The UC Berkeley Graduate Division has recently awarded grants totaling $1.5 million to nine departments within the university through the division’s new Graduate Diversity Pilot Program. The commitment is one of the largest single financial investments toward diversity efforts made by any graduate division in the nation.
The Graduate Diversity Pilot Program — established in July 2020 along with other initiatives directed toward combating racism and fostering diversity, equity and inclusion (DEI) — provides funding to improve departmental climates for graduate and undergraduate students, staff, faculty (including lecturers), and postdocs; enhance faculty graduate student mentorship; and advance diversity in graduate outreach and admissions.
Recruitment is a priority as Berkeley strives to reflect California’s full diversity. Though the percentage has been rising steadily, students from underrepresented minorities still comprise only 14.7% of Berkeley’s graduate student body as of fall 2020.
Of the 27 departments that submitted proposals, those selected stood out for how well they aligned with the goals of the program, their relevance and potential for broad impact, and the feasibility and sustainability of their evaluation plans.
The nine units receiving four-year grants of up to $175,000 include: Architecture, Chemistry (including Chemical and Biomolecular Engineering), Comparative Literature, Geography, History, Integrative Biology, Linguistics, the School of Information (I School), and Sociology.
“It’s our duty to directly address bias and systemic racism and create an academic environment where every student feels they belong,” explained Graduate Division Dean and Vice Provost Lisa García Bedolla. “We’re extremely fortunate to have the means to advance real positive change in our campus climate and I’m excited to partner with these amazing colleagues in that effort.”
The nine awardee departments will be using the funds to leverage existing internal DEI efforts and add new ones based on internal climate surveys and audits, best practices from other programs, and recommendations proposed by the Graduate Diversity Task Force.
A significant portion of funds is targeted for direct student support in the form of stipends, fee waivers, grants, paid internships and graduate student hiring, and fellowships — such as those outlined in a recent I School announcement.
Recognizing that underrepresented students often feel unsupported by peers and faculty and experience high amounts of stress, departments will also be investing in mental health initiatives, peer-to-peer mentoring, and socialization around issues of race. Grant funds are being allocated toward faculty and staff training and pedagogical reformation as in the department of Sociology where graduate students will be paid to begin refining course syllabi to incorporate scholars of color, particularly Black scholars, throughout the curriculum.
“We’re honored to be among the nine units chosen to receive this grant,” said Department of Architecture Chair, Renee Chow. “The grant serves as both catalyst and mandate for structural changes towards equity in our departmental pedagogy and infrastructure that will lead to inclusivity and diversity in the field of architecture.”
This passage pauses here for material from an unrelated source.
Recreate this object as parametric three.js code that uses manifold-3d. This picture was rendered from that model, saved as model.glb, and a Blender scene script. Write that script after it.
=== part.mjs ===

Jeffrey Reimer, Chair of the Department of Chemical and Biomolecular Engineering at the College of Chemistry echoed the broader potential impact of the grant. “We are fully committed to the principles of diversity and inclusion. We believe that fostering our graduate students is essential to the strengthening of the American scientific workforce and thereby growing innovation and creativity in the chemical sciences. Many of our graduate students have the talent for, and conviction to, contribute to diversifying our student population.This new program will provide both financial support and coordinated activities aimed at improving the College of Chemistry’s climate to grow that diversity.”
The Graduate Division is currently distributing the first round of funding to departments for this academic year and will be working to provide programmatic support to the 18 programs that applied but did not receive funding.
“It’s crucial that the university’s efforts to build diversity, combat systemic racism, and create a climate of inclusion and belonging not be limited to a handful of departments,” said Denzil Streete, Graduate Division Chief of Staff & Assistant Dean for Diversity. “We’re confident that the efforts outlined in these departments’ proposals will catalyze change across the campus community. With the support of the campus leadership and the Office for Graduate Diversity we’re committed to making that a reality for our current students and for those yet to join the Cal community.”